A few posts ago, I wrote about gardening as a natural surprise party and my belief that my plants actually get together and come up with creative ways to entertain me and, well, surprise me — popping up in places where they had not been planted, blooming in different colors than were purchased or planned. But if I had to pick one plant as the organizer of all this guerilla gardening, it would have to be Moss Rose, or as I love to say, Portulaca.
It’s actually a fun name to say, like Dahlia or Liriope. Pour-tchew-lack-uh. Sometimes I think it could be the name of a Native American guide leading early explorers westward or a wife of Caesar. Maybe it’s a resort, kind of like, “We’re taking a ride up to Lake Portulaca for the weekend.” Or maybe it’s the closest I come to referring to any of my plants by its proper Latin name.

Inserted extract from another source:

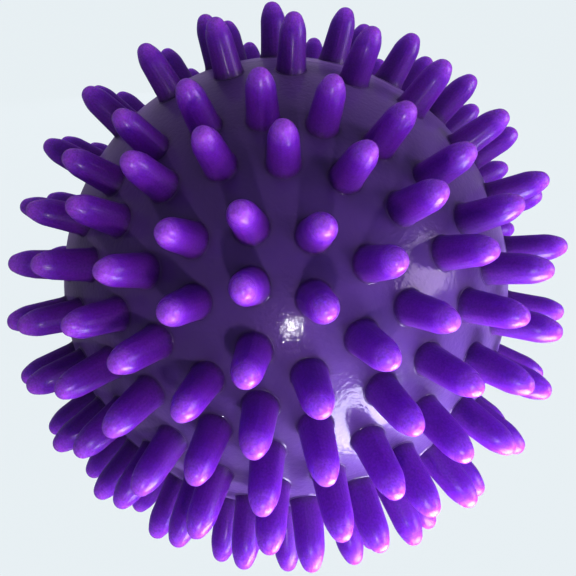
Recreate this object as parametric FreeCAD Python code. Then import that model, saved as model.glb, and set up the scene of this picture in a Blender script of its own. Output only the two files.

No matter what it’s called, though, Portulaca has been very, very good to me.
Portulaca and I first met when I was boy. My memory of it is that it was easy to grow, not too fussy, and had lots of splashy colors. When Joe and I purchased our home, I thought it would be fun to become reacquainted with Portulaca. I must admit, my early seed starting efforts were not successful. Few of the plants germinated, and those that did were rather leggy. Clearly, my mother had purchased plants all those years ago, and I needed more sunlight.
Once Joe built the greenhouse, I tried again. I placed each Portulaca seed in one of those expandable seed-starting cells, the kind where you add water and the cell grows. This time, I had success and I planted Portulaca in any sunny, dry area of the yard, as well as in clay pots. At the end of that first growing season, I dumped all of the dirt in the clay pots onto a tarp, cleaned them, and put them away. I then folded the tarp over, covering the dirt and thinking whatever plants were alive would die over the winter, and rot away, helping out the soil for next year’s planting.
Winter came, temperatures plunged, snow fell. In the spring, I refilled the clay pots and planted — and slowly but surely, Portulaca began to sprout in all of the pots. It amazes me that as everything lay covered in snow and ice, these small seeds managed to stay warm and viable, so much so that they were able to grow. In fact, the second generation — and all of the generations since then — appear to be even healthier than their early ancestors.
By the time summer rolls around, Portulaca is everywhere. As other plants are wilting away, Portulaca stands lush and tall, splashing its colors all over the yard, like tiny exclamation points. In a few months, I will resume the autumn clean-up, all the time wondering what Portulaca will have planned for me next year.